Paul K. Niven Jr.


Paul Kendall Niven Jr. was CBS television journalist and presidential debate moderator. He was one of Ed Murrow's team of reporters at CBS. Born in Boston, Massachusetts, he and his family returned to Brunswick, Maine in 1931. He was the son of Paul K. Niven Sr., the editor and newspaper publisher of ''The Brunswick Record.''

Early life

Niven grew up in Brunswick, Maine. His childhood home was located next to Bowdoin College and across from Pickard Field. Niven graduated from Bowdoin College with an A.B. degree in 1946.

Military service

He joined the US Army Air Force in 1943, and left the service in 1946.

Career

After attending post-graduate school at the London School of Economics and Political Science Niven went to work on the London staff of CBS news. Niven also wrote for the Manchester Guardian. While in London Niven covered the British 1950–1951 elections, the 1953 coronation of Queen Elizabeth. From France he covered the United Nations Assembly. Niven also documented the rise of Nikita Khrushchev, and the triumph of Van Cliburn in Moscow.
After working in England. Niven was hired to head up the new news department for WTOP, just purchased from CBS station in Washington, DC, by Washington Post publisher Phil Graham. He was recruited by Ed Murrow to work for CBS. He was the moderator of the public affairs television series Face the Nation from 1961 thru 1965. From January to October 1959 Niven was Moscow bureau chief for CBS News and heard daily on the CBS World News Roundup radio show.
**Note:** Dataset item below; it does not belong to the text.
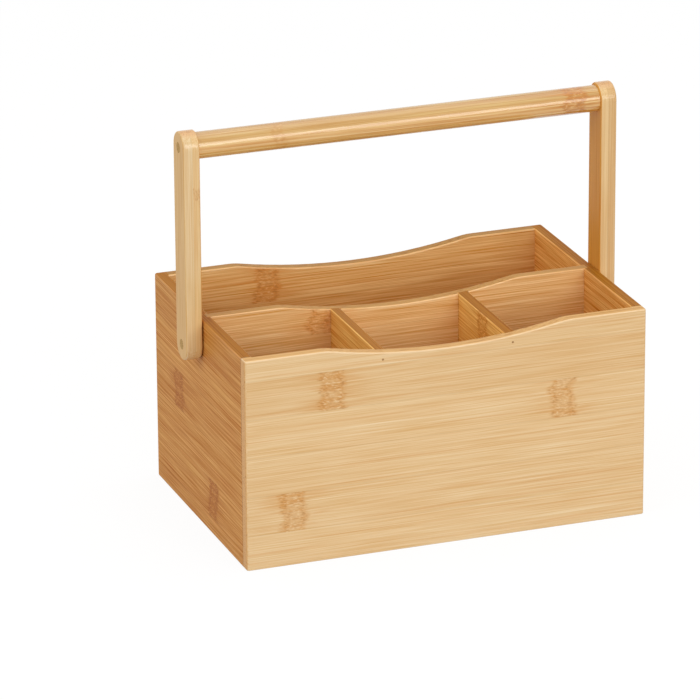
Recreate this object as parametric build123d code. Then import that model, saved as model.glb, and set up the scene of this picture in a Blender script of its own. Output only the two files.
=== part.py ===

On October 8, 1958, the Soviet Union closed the CBS News Bureau in Moscow and ordered Niven to leave Russia because the CBS show Playhouse 90 had broadcast "The Plot to Kill Stalin" on September 25. Niven left on October 13.

National Educational Television

On July 7, 1966, Niven left CBS for National Educational Television as its lead correspondent, for which he interviewed Svetlana Alliluyeva, daughter of Soviet dictator Josef Stalin. She said that since her father's death, the Soviet Union had not changed despite "de-Stalinization" and that Russia's leaders had even taken "steps backwards." She was interviewed in connection with the publication of her memoir, Far-Away Music.

Burma experience

Niven spent the last six months of 1956 touring Burma for a See It Now show.

Death

Niven died from head trauma as a result of house fire at his home in Washington, DC, on January 8, 1970.